» **WORK TO COMPLETE**:
Only the lines from the line that has "bevel.segments = RAIL_EDGE_STEPS" through the line that has "for member in" should be reproduced, exactly and with both ends kept.

» **LISTED ENTRIES**:
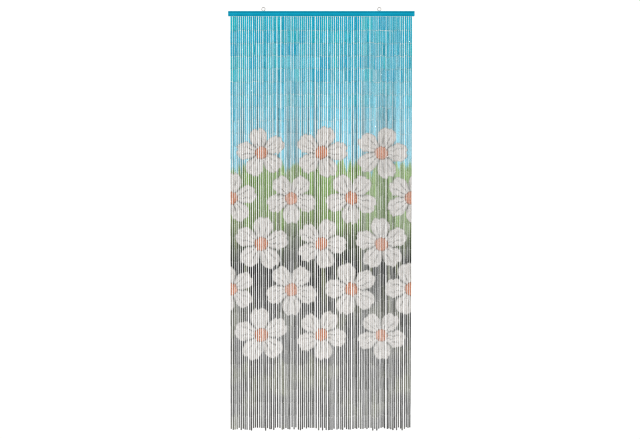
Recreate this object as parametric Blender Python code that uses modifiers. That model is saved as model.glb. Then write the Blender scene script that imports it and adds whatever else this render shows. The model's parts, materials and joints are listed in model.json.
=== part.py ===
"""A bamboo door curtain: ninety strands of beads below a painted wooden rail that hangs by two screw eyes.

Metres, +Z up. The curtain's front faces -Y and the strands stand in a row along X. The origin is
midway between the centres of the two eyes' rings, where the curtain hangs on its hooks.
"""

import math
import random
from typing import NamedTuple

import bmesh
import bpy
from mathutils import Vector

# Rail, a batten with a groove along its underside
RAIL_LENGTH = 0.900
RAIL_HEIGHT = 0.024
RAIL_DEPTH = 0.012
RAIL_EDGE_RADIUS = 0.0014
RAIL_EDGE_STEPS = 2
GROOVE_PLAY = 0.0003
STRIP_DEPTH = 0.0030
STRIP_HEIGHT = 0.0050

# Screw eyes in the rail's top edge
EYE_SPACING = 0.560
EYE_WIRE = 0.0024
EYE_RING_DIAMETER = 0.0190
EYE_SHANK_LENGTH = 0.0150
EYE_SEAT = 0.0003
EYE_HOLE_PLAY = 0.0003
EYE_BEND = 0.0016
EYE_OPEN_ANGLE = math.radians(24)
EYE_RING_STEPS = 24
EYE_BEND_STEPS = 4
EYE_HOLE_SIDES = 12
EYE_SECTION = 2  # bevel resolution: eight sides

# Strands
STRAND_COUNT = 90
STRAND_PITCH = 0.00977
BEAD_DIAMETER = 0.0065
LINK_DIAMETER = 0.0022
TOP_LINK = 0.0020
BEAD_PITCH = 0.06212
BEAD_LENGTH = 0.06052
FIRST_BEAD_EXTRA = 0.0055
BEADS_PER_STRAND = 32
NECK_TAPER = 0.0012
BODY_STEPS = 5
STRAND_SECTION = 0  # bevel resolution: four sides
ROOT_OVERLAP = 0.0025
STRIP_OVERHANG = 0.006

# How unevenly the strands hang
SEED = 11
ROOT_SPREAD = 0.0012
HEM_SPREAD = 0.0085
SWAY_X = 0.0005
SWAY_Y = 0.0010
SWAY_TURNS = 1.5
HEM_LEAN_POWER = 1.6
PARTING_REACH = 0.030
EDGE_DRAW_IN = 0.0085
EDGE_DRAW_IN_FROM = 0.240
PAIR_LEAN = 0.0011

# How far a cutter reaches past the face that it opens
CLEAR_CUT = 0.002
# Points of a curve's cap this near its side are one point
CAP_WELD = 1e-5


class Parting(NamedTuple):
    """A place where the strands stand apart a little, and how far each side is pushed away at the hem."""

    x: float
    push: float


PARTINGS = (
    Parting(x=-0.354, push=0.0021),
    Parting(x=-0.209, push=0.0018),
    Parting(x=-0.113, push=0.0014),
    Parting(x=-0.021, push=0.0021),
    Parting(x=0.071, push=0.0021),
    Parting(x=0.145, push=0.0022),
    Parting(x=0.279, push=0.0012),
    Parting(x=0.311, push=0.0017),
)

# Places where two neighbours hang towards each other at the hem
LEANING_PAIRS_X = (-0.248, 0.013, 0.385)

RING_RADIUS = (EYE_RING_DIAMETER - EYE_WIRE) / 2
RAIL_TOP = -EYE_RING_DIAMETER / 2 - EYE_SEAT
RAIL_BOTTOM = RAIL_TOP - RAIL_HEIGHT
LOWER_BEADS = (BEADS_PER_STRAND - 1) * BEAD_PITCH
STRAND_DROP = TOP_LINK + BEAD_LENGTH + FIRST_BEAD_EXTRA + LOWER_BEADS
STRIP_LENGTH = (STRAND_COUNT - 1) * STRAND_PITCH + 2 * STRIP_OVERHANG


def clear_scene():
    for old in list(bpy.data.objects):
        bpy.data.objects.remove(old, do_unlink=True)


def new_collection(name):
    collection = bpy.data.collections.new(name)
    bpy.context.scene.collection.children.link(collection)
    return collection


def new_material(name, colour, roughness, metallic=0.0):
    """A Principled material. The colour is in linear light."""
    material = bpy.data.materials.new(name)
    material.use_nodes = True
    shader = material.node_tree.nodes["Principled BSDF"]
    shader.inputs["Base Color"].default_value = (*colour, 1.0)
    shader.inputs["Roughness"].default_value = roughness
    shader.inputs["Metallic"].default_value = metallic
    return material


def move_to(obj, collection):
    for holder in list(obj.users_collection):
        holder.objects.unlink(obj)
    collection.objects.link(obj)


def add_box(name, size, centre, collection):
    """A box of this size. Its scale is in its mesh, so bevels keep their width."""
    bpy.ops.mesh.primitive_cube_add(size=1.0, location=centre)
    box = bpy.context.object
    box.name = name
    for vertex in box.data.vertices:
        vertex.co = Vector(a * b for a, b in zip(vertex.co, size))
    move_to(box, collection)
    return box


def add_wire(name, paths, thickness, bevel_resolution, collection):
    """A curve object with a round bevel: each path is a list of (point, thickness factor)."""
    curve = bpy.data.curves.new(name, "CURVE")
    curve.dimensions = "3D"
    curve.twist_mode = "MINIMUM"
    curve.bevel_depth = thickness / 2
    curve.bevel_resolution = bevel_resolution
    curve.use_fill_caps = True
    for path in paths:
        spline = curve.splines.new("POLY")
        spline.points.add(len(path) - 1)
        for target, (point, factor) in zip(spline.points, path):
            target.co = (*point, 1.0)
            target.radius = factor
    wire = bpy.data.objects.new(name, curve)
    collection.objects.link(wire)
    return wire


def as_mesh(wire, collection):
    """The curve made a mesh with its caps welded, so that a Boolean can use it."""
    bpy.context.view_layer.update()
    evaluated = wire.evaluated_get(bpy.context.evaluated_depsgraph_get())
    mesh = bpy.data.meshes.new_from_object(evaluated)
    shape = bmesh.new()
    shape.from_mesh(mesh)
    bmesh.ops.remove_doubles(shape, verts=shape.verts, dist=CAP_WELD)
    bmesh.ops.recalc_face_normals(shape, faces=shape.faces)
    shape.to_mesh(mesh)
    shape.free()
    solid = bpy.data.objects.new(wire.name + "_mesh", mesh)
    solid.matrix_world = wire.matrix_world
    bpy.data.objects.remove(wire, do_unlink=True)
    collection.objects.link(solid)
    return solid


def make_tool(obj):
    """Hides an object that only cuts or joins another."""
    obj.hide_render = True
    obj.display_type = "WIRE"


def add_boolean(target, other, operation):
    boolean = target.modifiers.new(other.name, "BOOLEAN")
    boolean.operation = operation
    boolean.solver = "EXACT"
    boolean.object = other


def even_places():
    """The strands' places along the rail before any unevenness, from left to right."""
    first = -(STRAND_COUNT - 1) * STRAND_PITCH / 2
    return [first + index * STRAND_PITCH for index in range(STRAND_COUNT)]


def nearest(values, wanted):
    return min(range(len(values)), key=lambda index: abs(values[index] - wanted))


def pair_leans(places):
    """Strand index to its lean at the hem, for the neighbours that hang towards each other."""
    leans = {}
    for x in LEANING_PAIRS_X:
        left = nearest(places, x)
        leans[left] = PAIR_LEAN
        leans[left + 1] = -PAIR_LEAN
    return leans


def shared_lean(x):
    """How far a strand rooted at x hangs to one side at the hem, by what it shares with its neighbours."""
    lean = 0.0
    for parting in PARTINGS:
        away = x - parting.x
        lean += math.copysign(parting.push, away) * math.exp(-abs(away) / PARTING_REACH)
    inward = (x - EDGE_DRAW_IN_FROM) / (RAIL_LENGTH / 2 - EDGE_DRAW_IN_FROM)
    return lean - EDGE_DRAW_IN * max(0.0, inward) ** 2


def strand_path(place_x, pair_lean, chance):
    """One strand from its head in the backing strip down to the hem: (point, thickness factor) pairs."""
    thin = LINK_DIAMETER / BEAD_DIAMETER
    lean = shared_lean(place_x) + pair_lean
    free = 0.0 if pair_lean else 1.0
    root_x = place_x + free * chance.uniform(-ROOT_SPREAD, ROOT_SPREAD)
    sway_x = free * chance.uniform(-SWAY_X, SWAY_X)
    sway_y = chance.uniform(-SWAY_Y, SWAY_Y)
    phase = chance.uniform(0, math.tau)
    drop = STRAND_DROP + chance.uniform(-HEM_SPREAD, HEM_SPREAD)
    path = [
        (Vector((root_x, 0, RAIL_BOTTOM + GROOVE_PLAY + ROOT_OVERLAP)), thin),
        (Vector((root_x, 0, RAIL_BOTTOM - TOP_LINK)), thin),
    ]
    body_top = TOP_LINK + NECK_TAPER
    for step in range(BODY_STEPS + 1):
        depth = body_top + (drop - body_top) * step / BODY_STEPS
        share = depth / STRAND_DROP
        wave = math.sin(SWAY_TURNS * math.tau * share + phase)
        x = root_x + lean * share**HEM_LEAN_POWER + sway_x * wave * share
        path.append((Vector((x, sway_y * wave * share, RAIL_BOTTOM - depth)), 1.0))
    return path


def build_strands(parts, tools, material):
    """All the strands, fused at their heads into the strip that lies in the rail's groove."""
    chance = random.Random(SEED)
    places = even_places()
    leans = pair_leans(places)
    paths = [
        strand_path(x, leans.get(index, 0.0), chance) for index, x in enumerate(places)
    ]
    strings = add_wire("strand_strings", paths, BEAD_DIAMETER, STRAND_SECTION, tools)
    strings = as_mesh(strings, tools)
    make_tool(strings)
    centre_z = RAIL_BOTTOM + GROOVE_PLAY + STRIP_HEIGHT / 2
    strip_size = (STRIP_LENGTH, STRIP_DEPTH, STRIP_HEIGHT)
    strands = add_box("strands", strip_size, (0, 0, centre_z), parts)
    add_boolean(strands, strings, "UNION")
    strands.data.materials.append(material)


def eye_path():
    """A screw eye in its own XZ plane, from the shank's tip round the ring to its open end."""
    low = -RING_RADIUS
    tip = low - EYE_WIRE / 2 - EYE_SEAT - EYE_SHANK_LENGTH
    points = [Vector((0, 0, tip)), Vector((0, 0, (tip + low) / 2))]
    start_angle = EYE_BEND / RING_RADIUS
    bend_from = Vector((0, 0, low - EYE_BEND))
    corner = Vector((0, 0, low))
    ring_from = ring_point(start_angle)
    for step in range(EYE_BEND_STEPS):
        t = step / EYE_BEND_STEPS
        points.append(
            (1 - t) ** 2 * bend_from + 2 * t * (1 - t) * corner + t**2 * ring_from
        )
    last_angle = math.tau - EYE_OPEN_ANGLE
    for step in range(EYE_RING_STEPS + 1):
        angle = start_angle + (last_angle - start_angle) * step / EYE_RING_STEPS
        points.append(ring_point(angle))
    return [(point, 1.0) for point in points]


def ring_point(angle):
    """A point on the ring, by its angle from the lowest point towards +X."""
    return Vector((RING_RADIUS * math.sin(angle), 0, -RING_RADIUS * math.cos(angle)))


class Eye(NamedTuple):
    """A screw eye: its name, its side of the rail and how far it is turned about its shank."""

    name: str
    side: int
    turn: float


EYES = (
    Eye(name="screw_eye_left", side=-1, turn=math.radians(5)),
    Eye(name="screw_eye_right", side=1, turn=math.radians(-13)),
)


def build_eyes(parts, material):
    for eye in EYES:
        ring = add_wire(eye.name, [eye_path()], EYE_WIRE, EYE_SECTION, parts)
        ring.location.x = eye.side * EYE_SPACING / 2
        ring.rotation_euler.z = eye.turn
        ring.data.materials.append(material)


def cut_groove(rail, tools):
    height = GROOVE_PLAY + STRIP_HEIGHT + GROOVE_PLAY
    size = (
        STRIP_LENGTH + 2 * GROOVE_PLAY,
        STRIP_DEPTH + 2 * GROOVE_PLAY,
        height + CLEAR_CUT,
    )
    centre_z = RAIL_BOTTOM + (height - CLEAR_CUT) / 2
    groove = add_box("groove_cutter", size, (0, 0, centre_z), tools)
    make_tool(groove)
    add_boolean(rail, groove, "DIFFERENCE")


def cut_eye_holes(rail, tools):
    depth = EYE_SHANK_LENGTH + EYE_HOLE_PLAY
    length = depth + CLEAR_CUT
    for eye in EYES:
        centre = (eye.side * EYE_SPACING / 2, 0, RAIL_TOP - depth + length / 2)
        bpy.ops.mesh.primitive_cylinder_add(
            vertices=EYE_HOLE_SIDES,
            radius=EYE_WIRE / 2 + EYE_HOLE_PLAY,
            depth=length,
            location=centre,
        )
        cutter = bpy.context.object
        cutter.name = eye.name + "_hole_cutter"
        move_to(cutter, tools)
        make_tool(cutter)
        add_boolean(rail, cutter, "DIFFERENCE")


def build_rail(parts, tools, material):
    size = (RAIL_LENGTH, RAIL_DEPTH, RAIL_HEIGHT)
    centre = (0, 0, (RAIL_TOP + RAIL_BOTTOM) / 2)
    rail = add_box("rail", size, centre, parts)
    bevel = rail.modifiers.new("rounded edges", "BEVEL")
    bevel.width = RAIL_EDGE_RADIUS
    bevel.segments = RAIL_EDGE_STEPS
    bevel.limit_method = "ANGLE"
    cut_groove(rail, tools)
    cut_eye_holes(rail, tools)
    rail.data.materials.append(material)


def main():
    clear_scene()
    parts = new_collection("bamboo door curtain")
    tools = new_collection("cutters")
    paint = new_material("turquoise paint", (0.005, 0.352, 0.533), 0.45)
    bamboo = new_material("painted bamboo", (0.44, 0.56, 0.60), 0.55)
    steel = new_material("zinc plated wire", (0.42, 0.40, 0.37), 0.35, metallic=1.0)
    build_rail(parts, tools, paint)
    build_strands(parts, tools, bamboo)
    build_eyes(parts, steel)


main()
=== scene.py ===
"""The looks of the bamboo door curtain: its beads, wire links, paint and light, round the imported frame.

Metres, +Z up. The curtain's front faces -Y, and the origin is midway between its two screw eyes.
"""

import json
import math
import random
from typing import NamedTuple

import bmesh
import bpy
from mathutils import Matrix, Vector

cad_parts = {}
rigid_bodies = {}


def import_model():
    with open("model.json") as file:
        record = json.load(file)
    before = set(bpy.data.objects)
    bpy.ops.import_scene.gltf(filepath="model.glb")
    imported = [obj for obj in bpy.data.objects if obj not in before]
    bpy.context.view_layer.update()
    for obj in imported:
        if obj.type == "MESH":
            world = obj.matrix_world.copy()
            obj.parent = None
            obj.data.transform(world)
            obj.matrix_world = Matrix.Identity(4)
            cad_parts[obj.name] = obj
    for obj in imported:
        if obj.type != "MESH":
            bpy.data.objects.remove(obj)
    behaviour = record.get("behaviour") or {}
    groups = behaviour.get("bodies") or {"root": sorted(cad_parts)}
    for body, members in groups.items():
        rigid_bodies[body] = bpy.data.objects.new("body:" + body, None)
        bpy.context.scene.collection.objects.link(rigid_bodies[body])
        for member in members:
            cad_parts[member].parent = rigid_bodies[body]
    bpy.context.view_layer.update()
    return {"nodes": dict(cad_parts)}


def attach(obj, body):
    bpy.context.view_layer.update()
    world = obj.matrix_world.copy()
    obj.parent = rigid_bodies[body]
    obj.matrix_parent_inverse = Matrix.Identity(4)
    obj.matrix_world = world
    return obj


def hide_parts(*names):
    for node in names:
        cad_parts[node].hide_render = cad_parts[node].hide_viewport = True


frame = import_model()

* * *

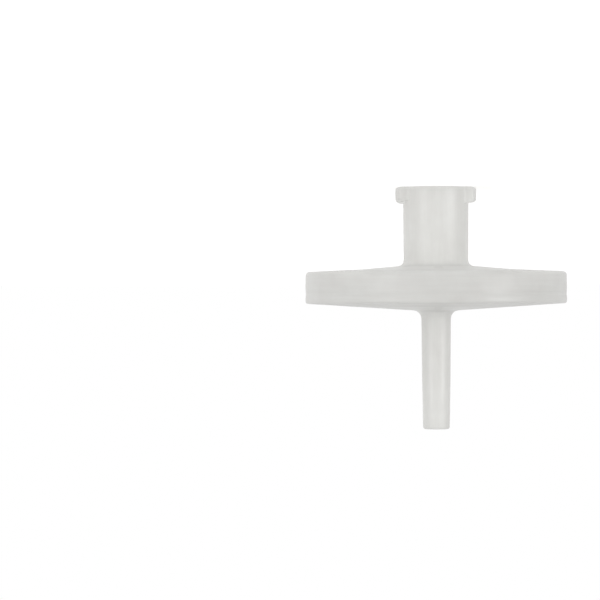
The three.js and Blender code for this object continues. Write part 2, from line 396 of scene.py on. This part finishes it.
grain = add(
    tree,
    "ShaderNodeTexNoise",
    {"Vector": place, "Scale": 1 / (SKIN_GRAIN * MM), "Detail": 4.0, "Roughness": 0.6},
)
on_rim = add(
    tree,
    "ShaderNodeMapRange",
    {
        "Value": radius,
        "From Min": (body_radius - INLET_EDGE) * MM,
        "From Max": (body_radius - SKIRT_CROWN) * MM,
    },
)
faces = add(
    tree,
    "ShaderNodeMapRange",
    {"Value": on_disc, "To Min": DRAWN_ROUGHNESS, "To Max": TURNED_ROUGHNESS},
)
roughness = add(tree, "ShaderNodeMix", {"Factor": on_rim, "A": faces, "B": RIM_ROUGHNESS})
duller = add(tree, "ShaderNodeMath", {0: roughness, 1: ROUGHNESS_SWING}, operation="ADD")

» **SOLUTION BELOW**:
    bevel.segments = RAIL_EDGE_STEPS
    bevel.limit_method = "ANGLE"
    cut_groove(rail, tools)
    cut_eye_holes(rail, tools)
    rail.data.materials.append(material)


def main():
    clear_scene()
    parts = new_collection("bamboo door curtain")
    tools = new_collection("cutters")
    paint = new_material("turquoise paint", (0.005, 0.352, 0.533), 0.45)
    bamboo = new_material("painted bamboo", (0.44, 0.56, 0.60), 0.55)
    steel = new_material("zinc plated wire", (0.42, 0.40, 0.37), 0.35, metallic=1.0)
    build_rail(parts, tools, paint)
    build_strands(parts, tools, bamboo)
    build_eyes(parts, steel)


main()
=== scene.py ===
"""The looks of the bamboo door curtain: its beads, wire links, paint and light, round the imported frame.

Metres, +Z up. The curtain's front faces -Y, and the origin is midway between its two screw eyes.
"""

import json
import math
import random
from typing import NamedTuple

import bmesh
import bpy
from mathutils import Matrix, Vector

cad_parts = {}
rigid_bodies = {}


def import_model():
    with open("model.json") as file:
        record = json.load(file)
    before = set(bpy.data.objects)
    bpy.ops.import_scene.gltf(filepath="model.glb")
    imported = [obj for obj in bpy.data.objects if obj not in before]
    bpy.context.view_layer.update()
    for obj in imported:
        if obj.type == "MESH":
            world = obj.matrix_world.copy()
            obj.parent = None
            obj.data.transform(world)
            obj.matrix_world = Matrix.Identity(4)
            cad_parts[obj.name] = obj
    for obj in imported:
        if obj.type != "MESH":
            bpy.data.objects.remove(obj)
    behaviour = record.get("behaviour") or {}
    groups = behaviour.get("bodies") or {"root": sorted(cad_parts)}
    for body, members in groups.items():
        rigid_bodies[body] = bpy.data.objects.new("body:" + body, None)
        bpy.context.scene.collection.objects.link(rigid_bodies[body])
        for member in members:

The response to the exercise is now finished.